Recent advances in computer vision and deep learning offer new opportunities to analyze urban environments using street-level imagery. Street-level images provide a rich visual context that can capture subtle indicators of deprivation, such as the condition of buildings, presence of litter, and availability of community services. By leveraging these visual cues, it is possible to develop automated systems that can assess material and social deprivation more efficiently and accurately.
This Data Challenge aims to study the association between urban environments and material and social deprivation status. The urban environment can be understood by street-level images. We have provided the street view images from five Canadian cities and public health related data - Material and Social Deprivation indices. You and your team should apply deep learning algorithms you learned to extract street features (i.e., greenness, sky proportion, pedestrian count, etc.) and raise appropriate research questions to provide insights into Canadian urban public health.
Possible objectives include but not limited to:
- Develop a deep learning model that analyzes street-level images of urban environments to assess material and social deprivation status. This model will leverage computer vision techniques to identify indicators of deprivation and predict the deprivation indices.
- Employ a deep learning model to detect objects from images and correlate them with deprivation using statistical modelling.
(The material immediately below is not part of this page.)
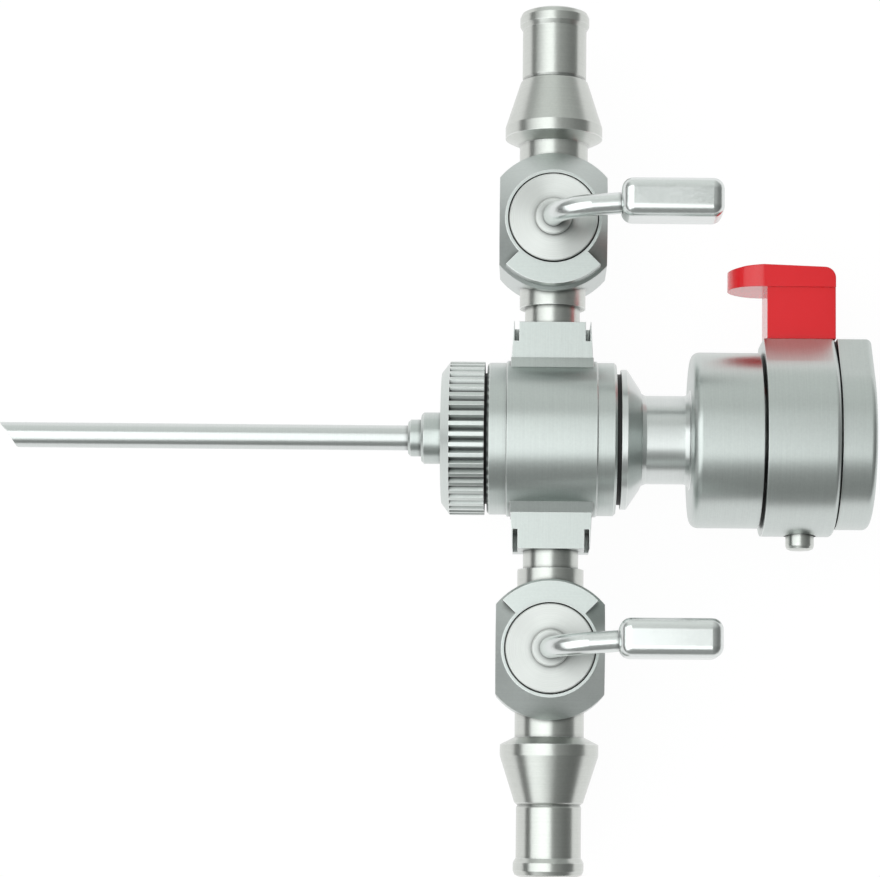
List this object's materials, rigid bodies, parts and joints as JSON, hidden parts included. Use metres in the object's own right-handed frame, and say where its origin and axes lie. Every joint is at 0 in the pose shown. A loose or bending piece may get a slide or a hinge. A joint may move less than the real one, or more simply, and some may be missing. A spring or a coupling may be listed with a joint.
{
  "type": "arthroscope sheath",
  "caption": "Small-joint arthroscope sheath: bevelled steel tube, turning irrigation drum with lever stopcocks and hose connectors, and a push-button telescope lock.",
  "frame": {"origin": "on the telescope channel's axis, where the axis of the two stopcocks crosses it", "axes": "+X along the channel towards the telescope lock, +Y towards the upper stopcock and the button, +Z away from the table, towards the stopcock levers"},
  "size_m": [0.1317, 0.1318, 0.0347],
  "materials": {
    "satin_steel": "satin brushed stainless steel",
    "polished_steel": "polished stainless steel",
    "red_plastic": "glossy red plastic",
    "seal_rubber": "black seal rubber",
    "bearing_polymer": "dark bearing polymer",
    "spring_steel": "spring steel"
  },
  "bodies": {
    "core": {"sheath_tube": "polished_steel", "tube_hub": "satin_steel", "core_sleeve": "polished_steel", "drum_seal_front": "seal_rubber", "drum_seal_rear": "seal_rubber", "thrust_washer": "bearing_polymer", "lock_housing": "satin_steel", "rear_cap": "satin_steel", "cap_screws": "satin_steel", "guide_pin": "polished_steel", "index_pin": "polished_steel", "telescope_seal": "seal_rubber", "seal_retainer": "satin_steel", "release_spring": "spring_steel"},
    "nut_carrier": {"nut_washer": "bearing_polymer"},
    "nut": {"fluted_nut": "satin_steel"},
    "drum": {"irrigation_drum": "satin_steel", "spigot_upper": "polished_steel", "valve_body_upper": "satin_steel", "stop_pin_upper": "polished_steel", "hose_connector_upper": "polished_steel", "spigot_lower": "polished_steel", "valve_body_lower": "satin_steel", "stop_pin_lower": "polished_steel", "hose_connector_lower": "polished_steel"},
    "lock_slide": {"lock_ring": "satin_steel", "latch_plate": "satin_steel", "release_button": "red_plastic", "button_screws": "satin_steel"},
    "plug_upper": {"valve_plug_upper": "satin_steel", "lever_rod_upper": "polished_steel", "lever_grip_upper": "polished_steel", "spring_washer_upper": "spring_steel", "valve_nut_upper": "satin_steel"},
    "plug_lower": {"valve_plug_lower": "satin_steel", "lever_rod_lower": "polished_steel", "lever_grip_lower": "polished_steel", "spring_washer_lower": "spring_steel", "valve_nut_lower": "satin_steel"}
  },
  "joints": [
    {"name": "drum_swivel", "type": "hinge", "parent": "core", "child": "drum", "pos_m": [0, 0, 0], "axis": [1, 0, 0], "continuous": true},
    {"name": "valve_upper_turn", "type": "hinge", "parent": "drum", "child": "plug_upper", "pos_m": [0, 0.0322, 0], "axis": [0, 0, 1], "range_deg": [0, 90]},
    {"name": "valve_lower_turn", "type": "hinge", "parent": "drum", "child": "plug_lower", "pos_m": [0, -0.0322, 0], "axis": [0, 0, -1], "range_deg": [0, 90]},
    {"name": "button_press", "type": "slide", "parent": "core", "child": "lock_slide", "axis": [0, -1, 0], "range_m": [0, 0.0015], "stiffness_N_per_m": 1200, "springref_m": -0.003, "deforming": ["release_spring"]},
    {"name": "nut_travel", "type": "slide", "parent": "core", "child": "nut_carrier", "axis": [-1, 0, 0], "range_m": [0, 0.0015]},
    {"name": "nut_turn", "type": "hinge", "parent": "nut_carrier", "child": "nut", "pos_m": [0, 0, 0], "axis": [-1, 0, 0], "range_deg": [0, 720]}
  ],
  "couplings": [
    {"joint": "nut_travel", "follows": "nut_turn", "m_per_rad": 0.00011937}
  ]
}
- Analyze feature importance.
For example, you could come up with the hypothesis that areas with higher levels of greenness, better-maintained roads and sidewalks have lower material and social deprivation. You could then design your experiments accordingly to generate results to test this hypothesis. Again, this is just one example.
Each group is provided with a Google account that has been pre-loaded with data from one city. Each group is assigned to a city as follows:
- Group 1: Calgary
- Group 2: Vancouver
- Group 3: Winnipeg
- Group 4: Toronto
- Group 5: Montreal
We randomly selected 1000 postal codes for each city, and each postal code contained 12 images. You do not need to use all images but analyze them based on the specific research questions you raise. Using fewer images will reduce computational time, which will be helpful when you are experimenting with different ideas initially.
The GSV images were scraped for the following published paper: https://www.nature.com/articles/s41598-022-22630-1. Images are at the postal-code level and are grouped by city. For each postal code, 12 images are provided. Six of them were taken at a 0-degree angle from the horizontal line and the other six were at 60 degrees. At the same horizontal angle, the camera was rotated 60 degrees each time to take a picture, ending up with six angels: 0°, 60°, 120°, 180°, 240°, 300°. For example (see below), ‘T0A0A6_0_120.jpg’ shows a picture taken at a 0-degree horizontal angle, and 120° rotated and the postal code is T0A0A6.
Image features, including persons, bicycles, vehicles, sky, greenness, etc., can be extracted using deep learning algorithms for image classification (e.g., PSPNet - https://github.com/segcv/PSPNet) or object detection (e.g., Yolo - https://github.com/ultralytics/ultralytics).
We also provided a metadata table that links the postal codes of each city to their deprivation indices (material and social deprivation status). This table contains 5 columns: postal code (POSTALCODE_15), city name (COMM_NAME_15), dissemination area (DA), material deprivation (SCOREMAT), and social deprivation (SCORESOC).
Please note that for SCOREMAT and SCORESOC lower scores (e.g., below zero) indicate a better status (less deprivation), while scores higher than zero indicate a worse status (more deprivation).
Example code is provided in this repo which collectively includes the steps below. Please use the example code as a starting point and modify it appropriately to suit your objectives. You are welcome to try new methods that are outside of the example code but please be mindful of the limited time you have to work on this Data Challenge.
It would be easiest if you work on the Data Challenge within Google Colab. You can either use the Google account provided to your team or your personal Google account if you wish, but please try to access the data set as shown in the example code rather than copying and moving them out of the provided account (see below regarding data privacy).
The free version of Google Colab will be sufficient to run your code within reasonable time (30-45 min for most relatively heavy jobs being run on all 1000 postal codes). If you want to quickly pilot something, you may want to use a subset of the data. You may want to run heavy jobs overnight to be efficient with your time.
- Programming Languages: Python
- Deep Learning Frameworks: TensorFlow, Keras, PyTorch
- Image Processing Libraries: OpenCV, scikit-image, Yolo - https://github.com/ultralytics/ultralytics, PSPNet - https://github.com/segcv/PSPNet
- Data Analysis Libraries: pandas, NumPy, SciPy
- Visualization Tools: Matplotlib, Seaborn, Plotly
The provided data set can only be used for this Data Challenge. If you make any copies of the data set and store them outside of the provided Google account, please destroy them once the Summer Institute ends! It would be ideal to simply access the data in the provided Google account as shown in the example code (from within the provided Google account or your personal Google account) rather than copying them to your local machine or personal Google account.
All groups are required to give a presentation that adheres to the following:
- Clearly state your group's research questions, hypotheses, and/or objectives.
- Describe the methods your group undertook.
- Present the results and draw conclusions.
- Discuss limitations and other approaches that could have been pursued.
- Describe each team member's contributions
- Share any other learnings!
- 15 minutes for the presentation + 5 minutes of Q&A per group.